**Task**
Extract all of the data and reproduce it precisely.

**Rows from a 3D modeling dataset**
* * *
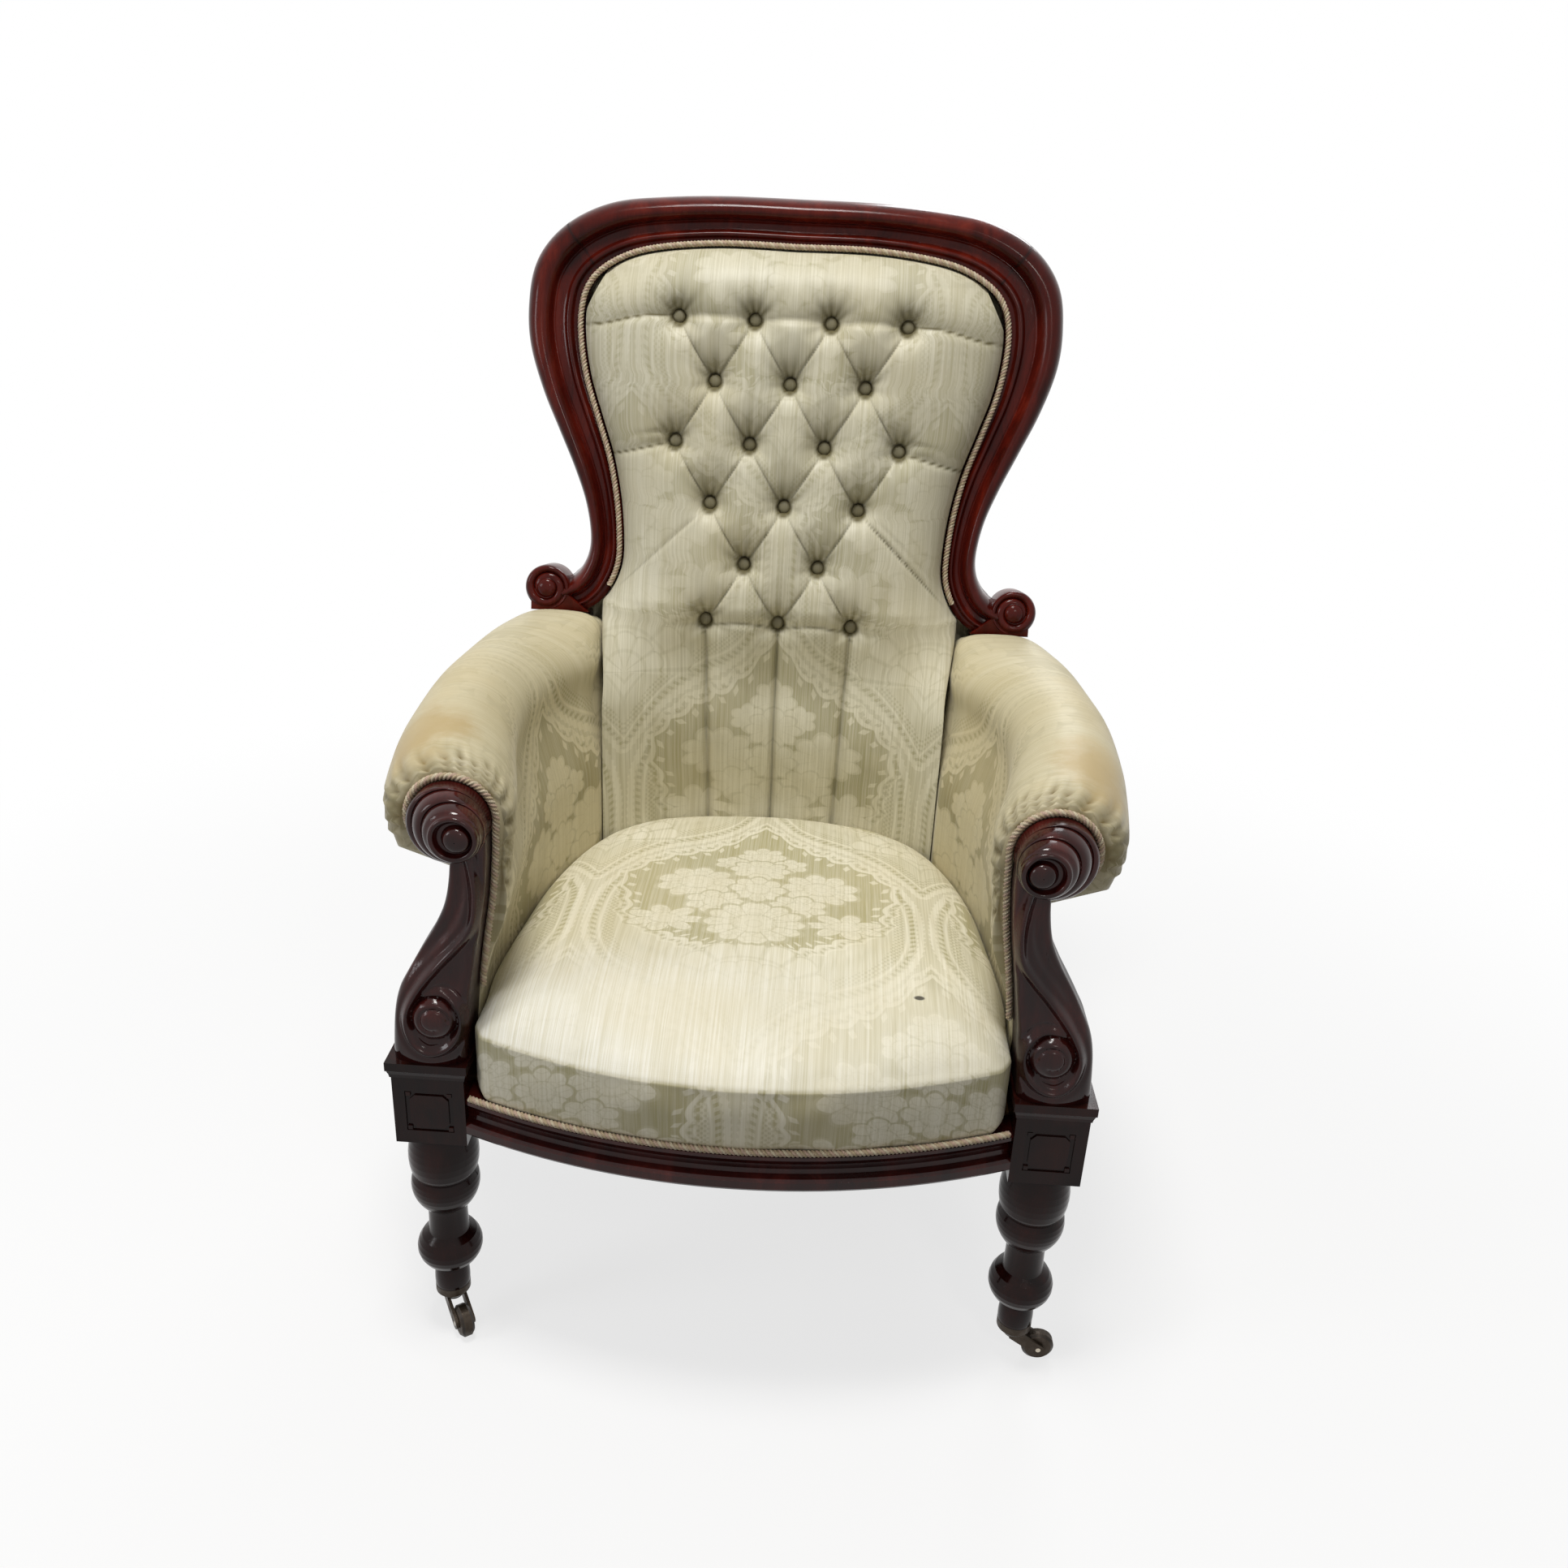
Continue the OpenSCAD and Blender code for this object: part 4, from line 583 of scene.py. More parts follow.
def pull_at(x, z):
    """How far buttons, pleats and channels draw the front in at a place, and how much painted shade lies
    there
    """
    x, z = np.broadcast_arrays(np.asarray(x, float), np.asarray(z, float))
    # Places in the pattern: a in half steps of the buttons from the middle, b in rows from the lowest
    a, b = np.abs(x) / HALF_DX, (z - TUFT_Z) / BUTTON_DZ
    edge = interp(np.clip(b, 0, TUFT_ROWS), TUFT_EDGE)
    beyond = np.where(a <= edge, 1, np.maximum(0, 1 - 1.6 * (a - edge)))
    inside = np.where((b < 0) | (b > TUFT_ROWS), 0, beyond)
    wave1, wave2 = np.abs(np.sin(math.pi / 2 * (a - b))), np.abs(np.sin(math.pi / 2 * (a + b)))
    pillow = 1 - (wave1 * wave2) ** 0.5
    within = (a <= edge + 0.03) & (b > -0.02) & (b < TUFT_ROWS + 0.02)
    crease = np.maximum(fade(wave1, 0.045), fade(wave2, 0.045)) * within
    # The roll along the top folds under, and its fold runs on to the frame
    past = 3 * np.sin((a - 3) * 2.2) - 1.6 * np.maximum(a - 3, 0) ** 2
    arch = np.where(a < 3, 4 * np.abs(np.cos(math.pi / 2 * a)), past)
    line = z - (TUFT_Z + TUFT_ROWS * BUTTON_DZ + arch)
    on_top = b > TOP_ROLL
    roll_fold = fold_under(line, 6.5, 17, 3.2) * on_top
    # thread: a line of painted shade along each fold
    thread = fade(line, CREASE_SHADE_WIDE) * (a > 3) * on_top
    lines = np.abs(a - np.where(a > 2, 3.02, 1.0))
    drawn = 1.3 * fade(lines * HALF_DX, 4) * (line > 0) * on_top * np.exp(-np.abs(line) / 30)
    # A pleat from each outer button of the third row to the frame, with a wrinkle over it
    out = ease((a - 2.75) / 0.5)
    line = (b - 3) * BUTTON_DZ + 9 * np.maximum(a - 3, 0) ** 1.3
    wrinkle = 1.6 * fade(line - 12 - 4 * (a - 3), 2.2) * fade(a - 3.5, 0.5)
    side_fold = out * (fold_under(line, 6.0, 13, 3.0) + wrinkle)
    thread = np.maximum(thread, out * fade(line, CREASE_SHADE_WIDE))
    # Between the lowest buttons the cloth ends in the rounded tops of the channels
    arch = -13 + 15 * np.sqrt(np.clip(1 - (a - 1) ** 2, 0, 1)) + np.where(a > 2, 9 * ease((a - 2) / 0.9), 0)
    line = z - (TUFT_Z + arch)
    finger = fold_under(line, 4.0, 11, 3.4) * ease((3.1 - a) / 0.9) * (b < 0.9)
    thread = np.maximum(thread, 0.7 * fade(line, CREASE_SHADE_WIDE) * (a < 2.1) * (b < 0.3))
    channel = channels(a, b)
    fold, fold_shade = side_folds(x, a, b)
    thread = np.maximum(thread, fold_shade)
    dips, gather, shade = button_pulls(x, b)
    deep = np.maximum.reduce([5.5 * inside * pillow, roll_fold, side_fold, channel, finger, fold])
    deep = deep + 1.6 * crease + drawn + (BUTTON_PULL - deep) * dips + 0.9 * gather * (1 - dips)
    # Painted shade: fans and rings round the buttons, creases, lines along the folds, the hollows of folds,
    # channels and finger tops, and a little over all above the lowest buttons
    painted_shade = np.maximum(shade, 0.34 * crease + 0.8 * thread + 0.1 * drawn)
    painted_shade = painted_shade + 0.035 * (roll_fold + side_fold) * (1 - dips)
    painted_shade = painted_shade + 0.035 * finger + 0.035 * np.maximum(channel - 7, 0) + 0.1 * ease((b + 0.4) / 1.2)
    return deep, painted_shade


def pad_front(x, z, rise=0.0):
    """The buttoned front, seen from the side; rise runs from the top buttons to the crest"""
    x, z, rise = np.broadcast_arrays(np.asarray(x, float), z, rise)
    p = np.minimum(1, np.abs(x) / pad_edge(np.minimum(z, corner[1])))
    full = np.sqrt(np.clip(1 - p ** 3.6, 0, 1)) * np.sqrt(np.clip(1 - rise ** 2.5, 0, 1))
    high = face_y(np.maximum(z, SCROLL_Z)) + CLOTH_T - (BACK_PUFF + CLOTH_T) * full
    swell = np.sin(math.pi * np.clip((z - SEAT_H) / (TUFT_Z - SEAT_H), 0, 1)) ** 1.6
    behind = interp(np.minimum(np.abs(x), SEAT_HALF), seat_y_table) + SOFT_GAP * (1 + 2 * p * p)
    low = behind - LOW_PUFF * swell * (1 - p ** 4)
    w = ease((z - WRAP_FROM) / (SCROLL_Z - WRAP_FROM))
    dip = pull_at(x, z)[0] * (1 - p ** 6) * (1 - rise * rise)
    soft = (0.9 * noise2(x, z, 21, 90) + 0.5 * noise2(x, z, 22, 37)) * (1 - p ** 4) * (1 - rise)
    soft = soft + 13 * (1 - w) * np.clip((p - 0.86) / 0.14, 0, 1) ** 2
    return mix(low, high, w) + dip + soft


def rear_y(z):
    """Rear of the back legs, and of the frame above them"""
    up = np.clip((z - RAIL_TOP) / (FOOT_TOP - RAIL_TOP), 0, 1)
    low = mix(HIP_Y + HIP_HALF, face_y(FOOT_TOP) + REAR_T, up)
    return np.where(z < FOOT_TOP, low, face_y(z) + REAR_T)


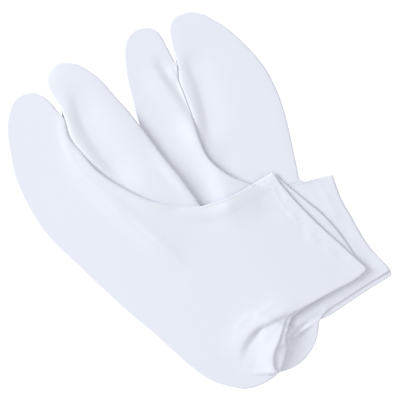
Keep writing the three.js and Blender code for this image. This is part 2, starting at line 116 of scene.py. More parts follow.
* * *
**Output of the task**
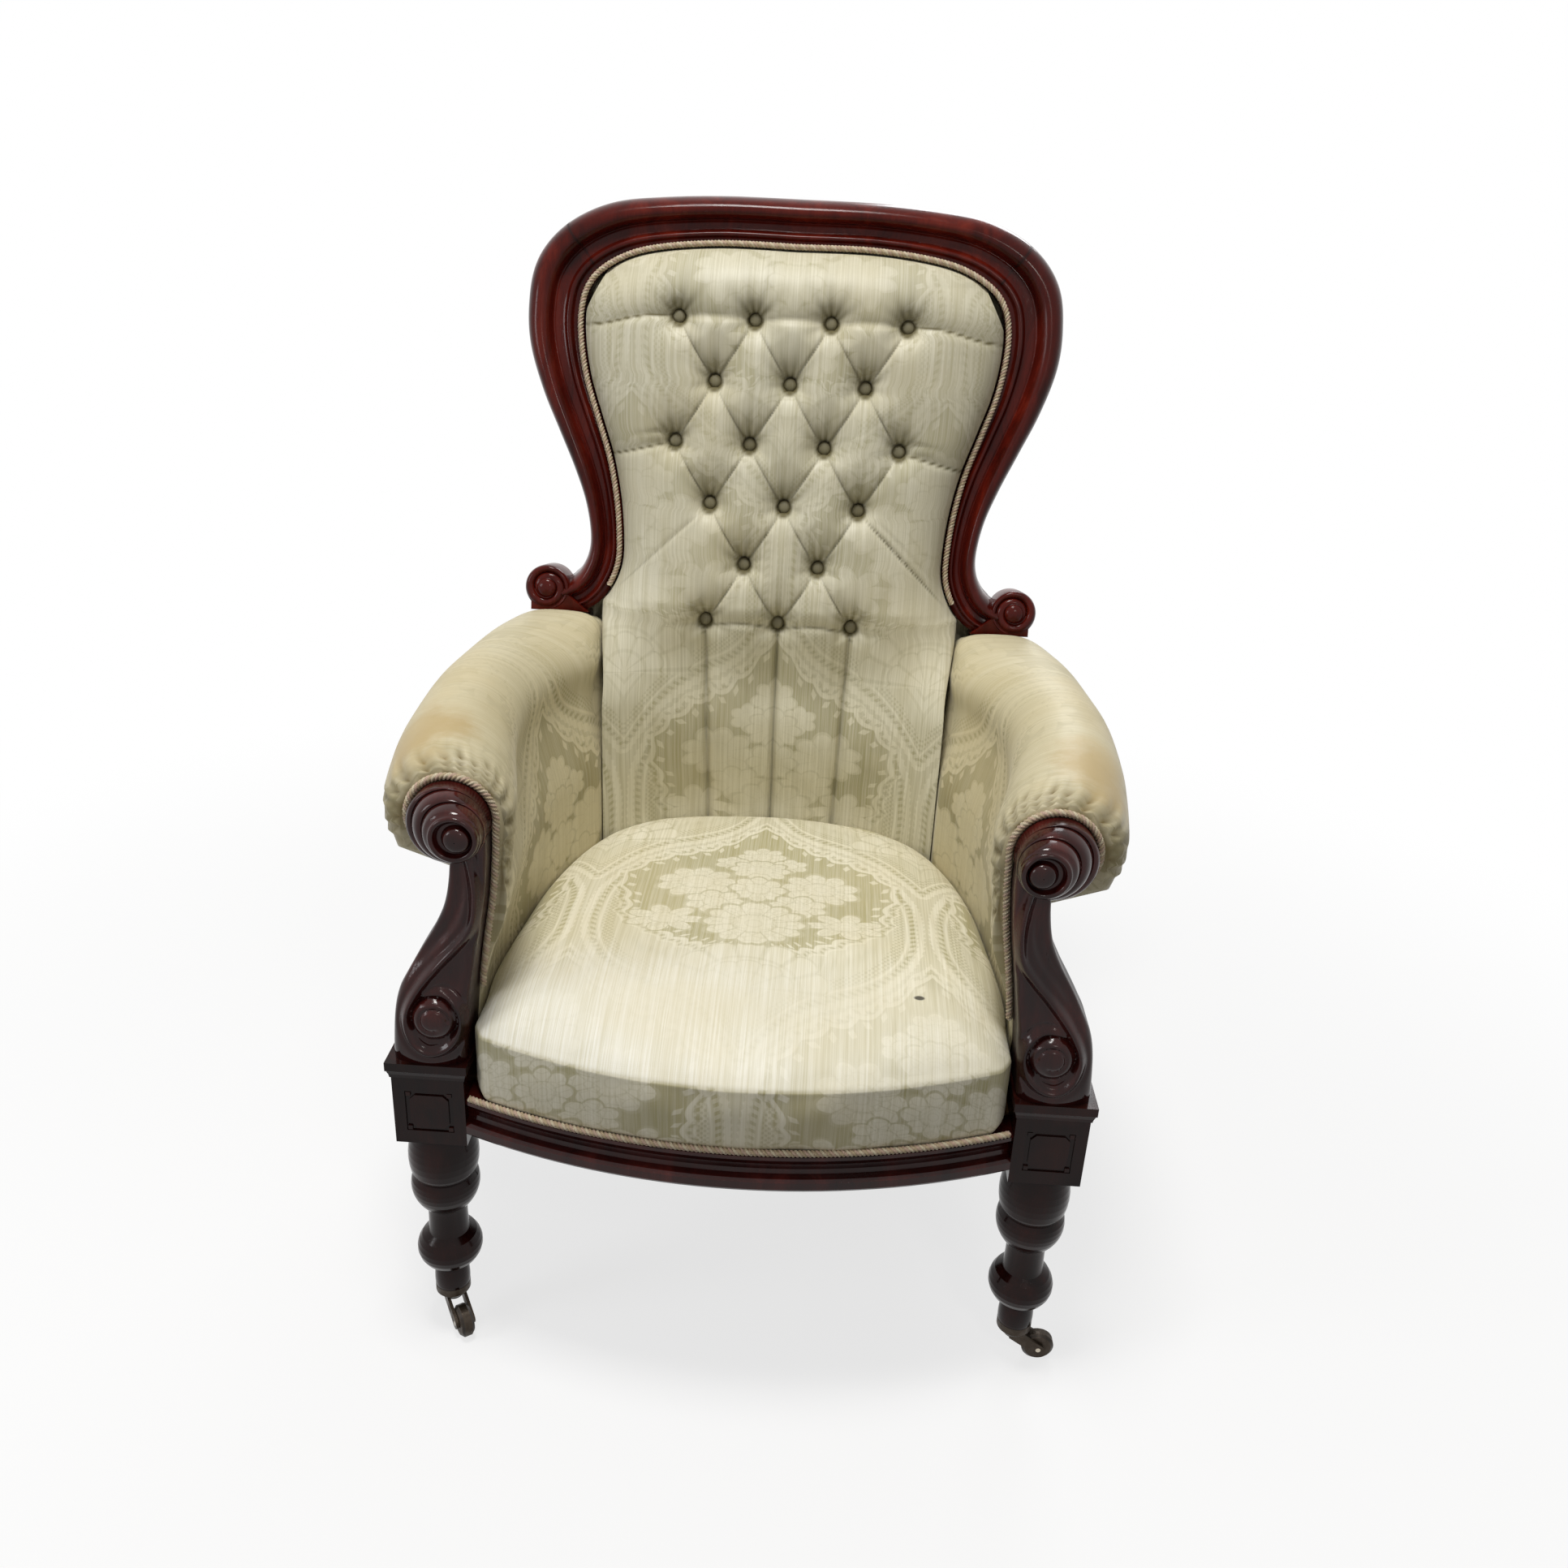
Continue the OpenSCAD and Blender code for this object: part 4, from line 583 of scene.py. More parts follow.
def pull_at(x, z):
    """How far buttons, pleats and channels draw the front in at a place, and how much painted shade lies
    there
    """
    x, z = np.broadcast_arrays(np.asarray(x, float), np.asarray(z, float))
    # Places in the pattern: a in half steps of the buttons from the middle, b in rows from the lowest
    a, b = np.abs(x) / HALF_DX, (z - TUFT_Z) / BUTTON_DZ
    edge = interp(np.clip(b, 0, TUFT_ROWS), TUFT_EDGE)
    beyond = np.where(a <= edge, 1, np.maximum(0, 1 - 1.6 * (a - edge)))
    inside = np.where((b < 0) | (b > TUFT_ROWS), 0, beyond)
    wave1, wave2 = np.abs(np.sin(math.pi / 2 * (a - b))), np.abs(np.sin(math.pi / 2 * (a + b)))
    pillow = 1 - (wave1 * wave2) ** 0.5
    within = (a <= edge + 0.03) & (b > -0.02) & (b < TUFT_ROWS + 0.02)
    crease = np.maximum(fade(wave1, 0.045), fade(wave2, 0.045)) * within
    # The roll along the top folds under, and its fold runs on to the frame
    past = 3 * np.sin((a - 3) * 2.2) - 1.6 * np.maximum(a - 3, 0) ** 2
    arch = np.where(a < 3, 4 * np.abs(np.cos(math.pi / 2 * a)), past)
    line = z - (TUFT_Z + TUFT_ROWS * BUTTON_DZ + arch)
    on_top = b > TOP_ROLL
    roll_fold = fold_under(line, 6.5, 17, 3.2) * on_top
    # thread: a line of painted shade along each fold
    thread = fade(line, CREASE_SHADE_WIDE) * (a > 3) * on_top
    lines = np.abs(a - np.where(a > 2, 3.02, 1.0))
    drawn = 1.3 * fade(lines * HALF_DX, 4) * (line > 0) * on_top * np.exp(-np.abs(line) / 30)
    # A pleat from each outer button of the third row to the frame, with a wrinkle over it
    out = ease((a - 2.75) / 0.5)
    line = (b - 3) * BUTTON_DZ + 9 * np.maximum(a - 3, 0) ** 1.3
    wrinkle = 1.6 * fade(line - 12 - 4 * (a - 3), 2.2) * fade(a - 3.5, 0.5)
    side_fold = out * (fold_under(line, 6.0, 13, 3.0) + wrinkle)
    thread = np.maximum(thread, out * fade(line, CREASE_SHADE_WIDE))
    # Between the lowest buttons the cloth ends in the rounded tops of the channels
    arch = -13 + 15 * np.sqrt(np.clip(1 - (a - 1) ** 2, 0, 1)) + np.where(a > 2, 9 * ease((a - 2) / 0.9), 0)
    line = z - (TUFT_Z + arch)
    finger = fold_under(line, 4.0, 11, 3.4) * ease((3.1 - a) / 0.9) * (b < 0.9)
    thread = np.maximum(thread, 0.7 * fade(line, CREASE_SHADE_WIDE) * (a < 2.1) * (b < 0.3))
    channel = channels(a, b)
    fold, fold_shade = side_folds(x, a, b)
    thread = np.maximum(thread, fold_shade)
    dips, gather, shade = button_pulls(x, b)
    deep = np.maximum.reduce([5.5 * inside * pillow, roll_fold, side_fold, channel, finger, fold])
    deep = deep + 1.6 * crease + drawn + (BUTTON_PULL - deep) * dips + 0.9 * gather * (1 - dips)
    # Painted shade: fans and rings round the buttons, creases, lines along the folds, the hollows of folds,
    # channels and finger tops, and a little over all above the lowest buttons
    painted_shade = np.maximum(shade, 0.34 * crease + 0.8 * thread + 0.1 * drawn)
    painted_shade = painted_shade + 0.035 * (roll_fold + side_fold) * (1 - dips)
    painted_shade = painted_shade + 0.035 * finger + 0.035 * np.maximum(channel - 7, 0) + 0.1 * ease((b + 0.4) / 1.2)
    return deep, painted_shade


def pad_front(x, z, rise=0.0):
    """The buttoned front, seen from the side; rise runs from the top buttons to the crest"""
    x, z, rise = np.broadcast_arrays(np.asarray(x, float), z, rise)
    p = np.minimum(1, np.abs(x) / pad_edge(np.minimum(z, corner[1])))
    full = np.sqrt(np.clip(1 - p ** 3.6, 0, 1)) * np.sqrt(np.clip(1 - rise ** 2.5, 0, 1))
    high = face_y(np.maximum(z, SCROLL_Z)) + CLOTH_T - (BACK_PUFF + CLOTH_T) * full
    swell = np.sin(math.pi * np.clip((z - SEAT_H) / (TUFT_Z - SEAT_H), 0, 1)) ** 1.6
    behind = interp(np.minimum(np.abs(x), SEAT_HALF), seat_y_table) + SOFT_GAP * (1 + 2 * p * p)
    low = behind - LOW_PUFF * swell * (1 - p ** 4)
    w = ease((z - WRAP_FROM) / (SCROLL_Z - WRAP_FROM))
    dip = pull_at(x, z)[0] * (1 - p ** 6) * (1 - rise * rise)
    soft = (0.9 * noise2(x, z, 21, 90) + 0.5 * noise2(x, z, 22, 37)) * (1 - p ** 4) * (1 - rise)
    soft = soft + 13 * (1 - w) * np.clip((p - 0.86) / 0.14, 0, 1) ** 2
    return mix(low, high, w) + dip + soft


def rear_y(z):
    """Rear of the back legs, and of the frame above them"""
    up = np.clip((z - RAIL_TOP) / (FOOT_TOP - RAIL_TOP), 0, 1)
    low = mix(HIP_Y + HIP_HALF, face_y(FOOT_TOP) + REAR_T, up)
    return np.where(z < FOOT_TOP, low, face_y(z) + REAR_T)


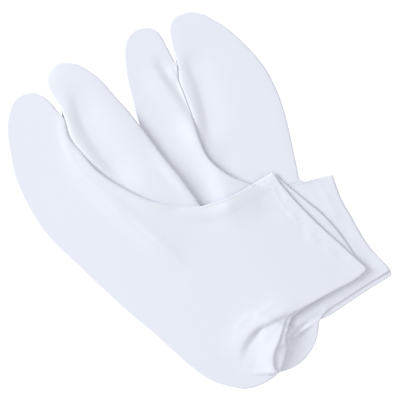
Keep writing the three.js and Blender code for this image. This is part 2, starting at line 116 of scene.py. More parts follow.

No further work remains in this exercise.